Mein Interesse an diesen Bands hatte genauso viel mit ihrem Sound und ihrem Aussehen zu tun wie mit ihrem DIY-Ethos und ihrer anarchistischen Philosophie. Es ging ihnen nicht um Geld. Sie wollten Revolution und Freiheit und machten Musik als Akt des politischen Protests. Diese Bands wollten ihr Publikum stärken. Ich las ihre Texte und wie sie wollte ich alles für meine Ideale einsetzen. Scheiß MTV und scheiß Majorlabels. Scheiß kommerzielle Kunst. Scheiß auf das ganze kapitalistische System! Ich wollte mit all dem nichts mehr zu tun haben. All diese neu entdeckten Schallplatten und Kassetten ließen mich Musik auf eine Weise sehen, wie ich sie noch nie zuvor gesehen hatte.

Ich hatte hier und da ein paar Erfahrungen mit Bands gesammelt. Dustin hatte eine Gitarre und einen Keller, in dem wir proben konnten – aufgrund des hohen Grundwasserspiegels eine Seltenheit in Florida – und meine Mutter hatte mir zu meinem Geburtstag einen Fender P-Bass in einem Pfandhaus gekauft. Wir gründeten eine Band namens THE ADVERSARIES, die ihre größte Show außerhalb Naples in Gainesville, Florida im Hardback spielte, einer legendären Punk-Kneipe, die wenige Monate später schließen musste.
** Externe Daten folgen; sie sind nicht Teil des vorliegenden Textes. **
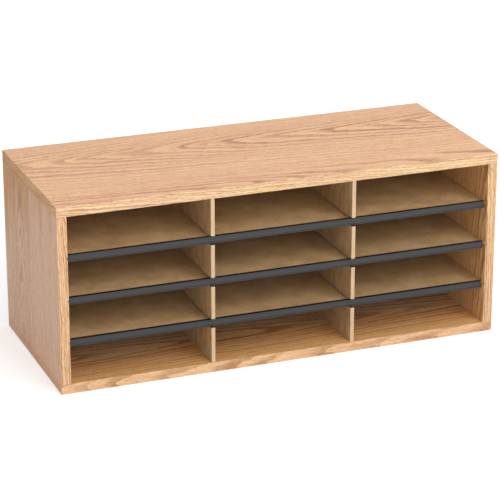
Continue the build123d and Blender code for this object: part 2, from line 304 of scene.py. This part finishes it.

Nachdem sich THE ADVERSARIES aufgelöst hatten, spielte ich Bass in einer Grindcore-Band namens COMMON AFFLICTION, was eigentlich nur eine Ausrede dafür war, mit Freund:innen Tacos zu essen.
Diese Bands waren immer nur dazu da, um Spaß zu haben und sie sollten nirgendwo hinführen. Aber ich wollte das Schreiben von Musik ernster nehmen. Mir wurde klar, dass ich es einfach selbst in die Hand nehmen musste, da es niemand anderes für mich tun würde. Also habe ich mir ein einfaches Ziel gesetzt: Ich würde zehn Songs schreiben und aufnehmen.

Zu dieser Zeit hatte ich keine E-Gitarre. Wenn ich mich richtig erinnere, hatte ich sie bei meinem alten Schlagzeuger gegen Gras eingetauscht. Also nahm ich die Songs in meinem Zimmer mit meiner Akustikgitarre und einem E-Bass und einigen Mikrofonen, die ich geklaut hatte, mit einem Vierspurgerät auf, das meine Mutter mir überlassen hatte. Ich habe auch das Cover der Kassette selbst gemacht: eine Collage, die einen vietnamesischen Kriegsgefangenen zeigte, dessen Arme hinter seinem Rücken gefesselt sind. Oben kritzelte ich zwei Wörter hin, die meine jugendliche Angst einfingen; Worte, die mich die nächsten zwei Jahrzehnte meines Lebens begleiten sollten; Worte, die den Anfang meiner Musikkarriere markieren und untrennbar mit meinem eigenen Namen verbunden sein sollten. Ich nannte die Aufnahmen „Against Me!“.